[Data items]
______

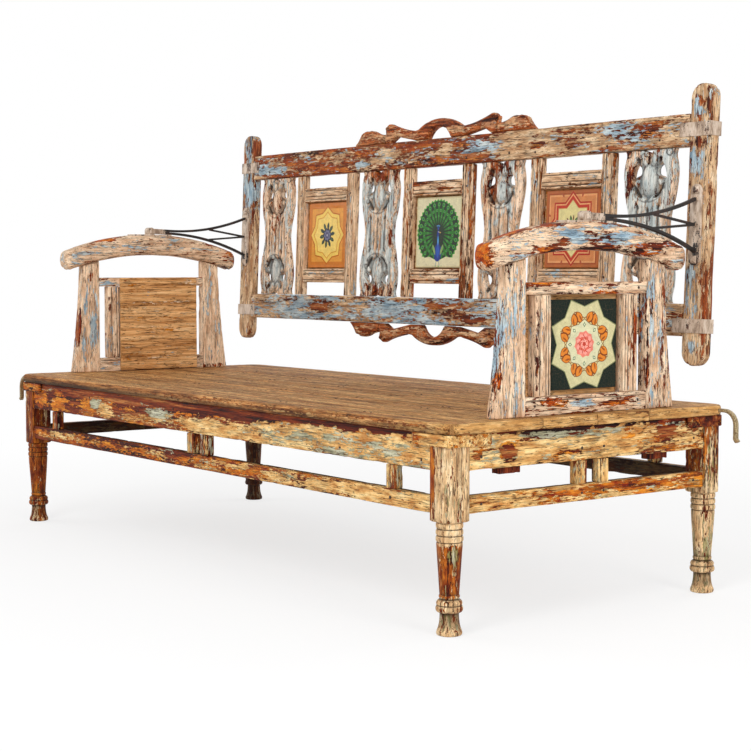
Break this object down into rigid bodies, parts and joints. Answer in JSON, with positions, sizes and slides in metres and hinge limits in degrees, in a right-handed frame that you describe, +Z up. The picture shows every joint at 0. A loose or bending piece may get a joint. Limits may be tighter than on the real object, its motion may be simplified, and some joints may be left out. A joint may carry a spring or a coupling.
{
  "type": "swing-back takht bench",
  "caption": "Long low wooden takht bench on turned legs, with arched arms and a tiled, carved back that swings over on iron forks to face either side.",
  "frame": {"origin": "on the floor under the middle of the seat, which is the middle of the bounding box", "axes": "+X along the bench, +Y towards the long side where the back rests, +Z up"},
  "size_m": [2.21, 0.864, 1.2211],
  "materials": {
    "bare_seat_wood": "bare, worn, open grained",
    "dark_frame_wood": "bare and dark",
    "ochre_paint": "worn ochre and cream paint over red-brown wood",
    "leg_paint": "worn cream and red-brown paint",
    "arm_paint": "worn pink-cream and pale blue paint",
    "back_paint": "worn cream paint over red-brown wood",
    "frame_paint": "worn tan paint",
    "splat_paint": "worn pale blue-grey paint",
    "crest_wood": "bare red-brown wood",
    "glazed_tile": "glazed ceramic",
    "black_iron": "forged, dull",
    "rusty_strap": "worn, painted over"
  },
  "bodies": {
    "bench": {"apron_front": "ochre_paint", "apron_left": "ochre_paint", "apron_rear": "ochre_paint", "apron_right": "ochre_paint", "arm_left_frame_rails": "arm_paint", "arm_left_lug": "black_iron", "arm_left_post_front": "arm_paint", "arm_left_post_rear": "arm_paint", "arm_left_rail": "arm_paint", "arm_left_tile": "glazed_tile", "arm_left_tile_board": "arm_paint", "arm_left_tile_stiles": "arm_paint", "arm_right_frame_rails": "arm_paint", "arm_right_lug": "black_iron", "arm_right_post_front": "arm_paint", "arm_right_post_rear": "arm_paint", "arm_right_rail": "arm_paint", "arm_right_tile": "glazed_tile", "arm_right_tile_board": "arm_paint", "arm_right_tile_stiles": "arm_paint", "corner_mouldings": "ochre_paint", "hook_front_left": "black_iron", "hook_rear_right": "black_iron", "leg_front_left": "leg_paint", "leg_front_right": "leg_paint", "leg_rear_left": "leg_paint", "leg_rear_right": "leg_paint", "pivot_pins": "black_iron", "seat_battens": "dark_frame_wood", "seat_plank_front": "bare_seat_wood", "seat_plank_inner_front": "bare_seat_wood", "seat_plank_inner_rear": "bare_seat_wood", "seat_plank_rear": "bare_seat_wood", "spacer_blocks": "ochre_paint", "stretcher_front": "ochre_paint", "stretcher_left": "ochre_paint", "stretcher_rear": "ochre_paint", "stretcher_right": "ochre_paint"},
    "back": {"back_rail_bottom": "back_paint", "back_rail_top": "back_paint", "back_stile_left": "back_paint", "back_stile_right": "back_paint", "back_tile_boards": "frame_paint", "crest_bottom": "crest_wood", "crest_top": "crest_wood", "fork_bolts": "black_iron", "fork_left": "black_iron", "fork_right": "black_iron", "rail_straps": "rusty_strap", "splat_far_left": "splat_paint", "splat_far_right": "splat_paint", "splat_left": "splat_paint", "splat_right": "splat_paint", "tile_frame_left": "frame_paint", "tile_frame_middle": "frame_paint", "tile_frame_right": "frame_paint", "tile_left": "glazed_tile", "tile_middle": "glazed_tile", "tile_right": "glazed_tile"}
  },
  "joints": [
    {"name": "back_swing", "type": "hinge", "parent": "bench", "child": "back", "pos_m": [0, 0, 0.89936], "axis": [1, 0, 0], "range_deg": [0, 175.34]}
  ]
}
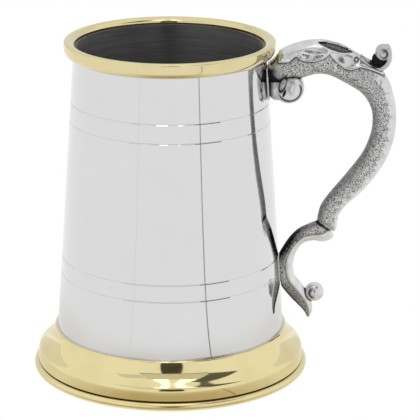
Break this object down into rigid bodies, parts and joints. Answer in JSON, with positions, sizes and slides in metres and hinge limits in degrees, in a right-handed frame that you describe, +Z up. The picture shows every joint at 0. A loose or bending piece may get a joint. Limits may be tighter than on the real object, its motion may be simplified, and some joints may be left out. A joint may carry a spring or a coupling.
{
  "type": "pewter tankard",
  "caption": "Lidless pint tankard: tapered polished pewter barrel with engraved rings, brass rim band and flared brass foot, cast pewter S scroll handle with leaf and thumb scroll",
  "frame": {"origin": "centre of the foot ring's standing face, on the floor plane, on the barrel's axis", "axes": "+Z up along the barrel's axis, +X towards the handle, +Y the tankard's side, completing a right-handed frame"},
  "size_m": [0.138, 0.1054, 0.1299],
  "materials": {
    "pewter_polished": "mirror polished pewter outside, finely turned inside",
    "pewter_antiqued": "cast pewter, stippled and darkened, high places buffed",
    "brass_polished": "polished pale brass",
    "solder": "satin tin solder"
  },
  "bodies": {
    "root": {"barrel": "pewter_polished", "barrel_seam": "solder", "base_plate": "pewter_polished", "base_solder": "solder", "rim_band": "brass_polished", "rim_solder": "solder", "foot_ring": "brass_polished", "foot_solder": "solder", "handle_arm": "pewter_antiqued", "acanthus_leaf": "pewter_antiqued", "thumb_scroll": "pewter_antiqued", "upper_volute": "pewter_antiqued", "lower_scroll": "pewter_antiqued", "scroll_ball": "pewter_antiqued", "upper_solder_pad": "solder", "lower_solder_pad": "solder"}
  },
  "joints": []
}
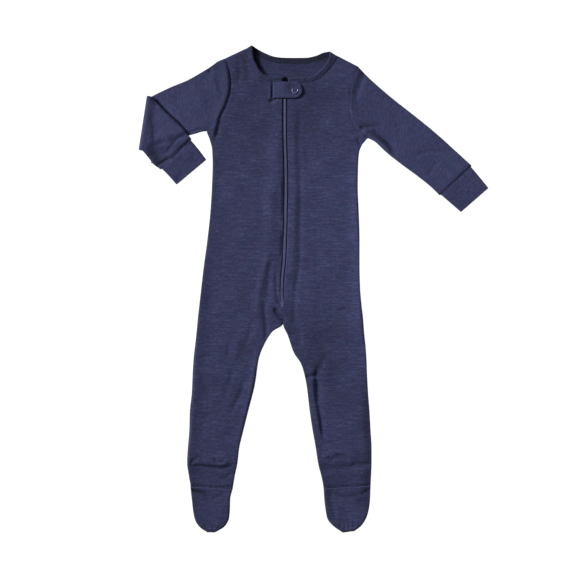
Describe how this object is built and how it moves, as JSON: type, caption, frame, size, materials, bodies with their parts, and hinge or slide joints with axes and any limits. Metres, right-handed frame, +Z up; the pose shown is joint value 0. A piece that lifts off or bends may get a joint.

______

- [Exercise prompt]: Copy all of the material word for word.

- [Reply]:
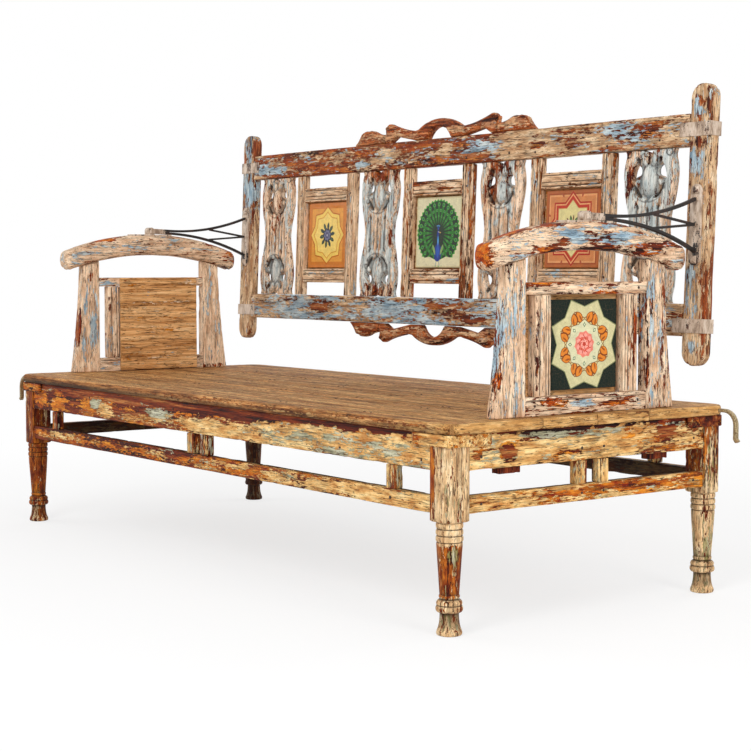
Break this object down into rigid bodies, parts and joints. Answer in JSON, with positions, sizes and slides in metres and hinge limits in degrees, in a right-handed frame that you describe, +Z up. The picture shows every joint at 0. A loose or bending piece may get a joint. Limits may be tighter than on the real object, its motion may be simplified, and some joints may be left out. A joint may carry a spring or a coupling.
{
  "type": "swing-back takht bench",
  "caption": "Long low wooden takht bench on turned legs, with arched arms and a tiled, carved back that swings over on iron forks to face either side.",
  "frame": {"origin": "on the floor under the middle of the seat, which is the middle of the bounding box", "axes": "+X along the bench, +Y towards the long side where the back rests, +Z up"},
  "size_m": [2.21, 0.864, 1.2211],
  "materials": {
    "bare_seat_wood": "bare, worn, open grained",
    "dark_frame_wood": "bare and dark",
    "ochre_paint": "worn ochre and cream paint over red-brown wood",
    "leg_paint": "worn cream and red-brown paint",
    "arm_paint": "worn pink-cream and pale blue paint",
    "back_paint": "worn cream paint over red-brown wood",
    "frame_paint": "worn tan paint",
    "splat_paint": "worn pale blue-grey paint",
    "crest_wood": "bare red-brown wood",
    "glazed_tile": "glazed ceramic",
    "black_iron": "forged, dull",
    "rusty_strap": "worn, painted over"
  },
  "bodies": {
    "bench": {"apron_front": "ochre_paint", "apron_left": "ochre_paint", "apron_rear": "ochre_paint", "apron_right": "ochre_paint", "arm_left_frame_rails": "arm_paint", "arm_left_lug": "black_iron", "arm_left_post_front": "arm_paint", "arm_left_post_rear": "arm_paint", "arm_left_rail": "arm_paint", "arm_left_tile": "glazed_tile", "arm_left_tile_board": "arm_paint", "arm_left_tile_stiles": "arm_paint", "arm_right_frame_rails": "arm_paint", "arm_right_lug": "black_iron", "arm_right_post_front": "arm_paint", "arm_right_post_rear": "arm_paint", "arm_right_rail": "arm_paint", "arm_right_tile": "glazed_tile", "arm_right_tile_board": "arm_paint", "arm_right_tile_stiles": "arm_paint", "corner_mouldings": "ochre_paint", "hook_front_left": "black_iron", "hook_rear_right": "black_iron", "leg_front_left": "leg_paint", "leg_front_right": "leg_paint", "leg_rear_left": "leg_paint", "leg_rear_right": "leg_paint", "pivot_pins": "black_iron", "seat_battens": "dark_frame_wood", "seat_plank_front": "bare_seat_wood", "seat_plank_inner_front": "bare_seat_wood", "seat_plank_inner_rear": "bare_seat_wood", "seat_plank_rear": "bare_seat_wood", "spacer_blocks": "ochre_paint", "stretcher_front": "ochre_paint", "stretcher_left": "ochre_paint", "stretcher_rear": "ochre_paint", "stretcher_right": "ochre_paint"},
    "back": {"back_rail_bottom": "back_paint", "back_rail_top": "back_paint", "back_stile_left": "back_paint", "back_stile_right": "back_paint", "back_tile_boards": "frame_paint", "crest_bottom": "crest_wood", "crest_top": "crest_wood", "fork_bolts": "black_iron", "fork_left": "black_iron", "fork_right": "black_iron", "rail_straps": "rusty_strap", "splat_far_left": "splat_paint", "splat_far_right": "splat_paint", "splat_left": "splat_paint", "splat_right": "splat_paint", "tile_frame_left": "frame_paint", "tile_frame_middle": "frame_paint", "tile_frame_right": "frame_paint", "tile_left": "glazed_tile", "tile_middle": "glazed_tile", "tile_right": "glazed_tile"}
  },
  "joints": [
    {"name": "back_swing", "type": "hinge", "parent": "bench", "child": "back", "pos_m": [0, 0, 0.89936], "axis": [1, 0, 0], "range_deg": [0, 175.34]}
  ]
}
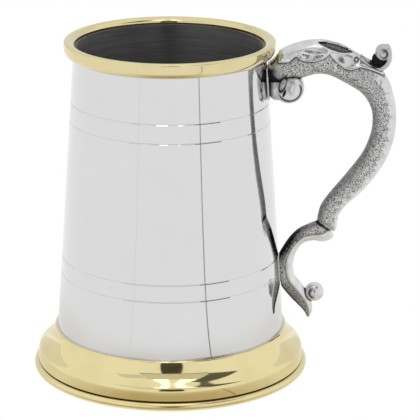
Break this object down into rigid bodies, parts and joints. Answer in JSON, with positions, sizes and slides in metres and hinge limits in degrees, in a right-handed frame that you describe, +Z up. The picture shows every joint at 0. A loose or bending piece may get a joint. Limits may be tighter than on the real object, its motion may be simplified, and some joints may be left out. A joint may carry a spring or a coupling.
{
  "type": "pewter tankard",
  "caption": "Lidless pint tankard: tapered polished pewter barrel with engraved rings, brass rim band and flared brass foot, cast pewter S scroll handle with leaf and thumb scroll",
  "frame": {"origin": "centre of the foot ring's standing face, on the floor plane, on the barrel's axis", "axes": "+Z up along the barrel's axis, +X towards the handle, +Y the tankard's side, completing a right-handed frame"},
  "size_m": [0.138, 0.1054, 0.1299],
  "materials": {
    "pewter_polished": "mirror polished pewter outside, finely turned inside",
    "pewter_antiqued": "cast pewter, stippled and darkened, high places buffed",
    "brass_polished": "polished pale brass",
    "solder": "satin tin solder"
  },
  "bodies": {
    "root": {"barrel": "pewter_polished", "barrel_seam": "solder", "base_plate": "pewter_polished", "base_solder": "solder", "rim_band": "brass_polished", "rim_solder": "solder", "foot_ring": "brass_polished", "foot_solder": "solder", "handle_arm": "pewter_antiqued", "acanthus_leaf": "pewter_antiqued", "thumb_scroll": "pewter_antiqued", "upper_volute": "pewter_antiqued", "lower_scroll": "pewter_antiqued", "scroll_ball": "pewter_antiqued", "upper_solder_pad": "solder", "lower_solder_pad": "solder"}
  },
  "joints": []
}
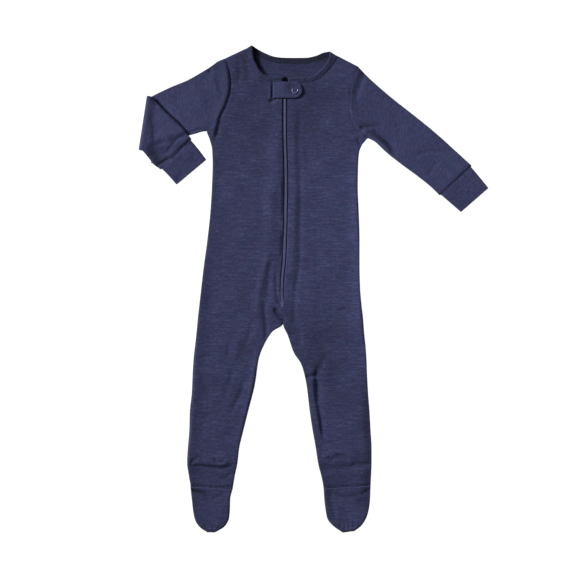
Describe how this object is built and how it moves, as JSON: type, caption, frame, size, materials, bodies with their parts, and hinge or slide joints with axes and any limits. Metres, right-handed frame, +Z up; the pose shown is joint value 0. A piece that lifts off or bends may get a joint.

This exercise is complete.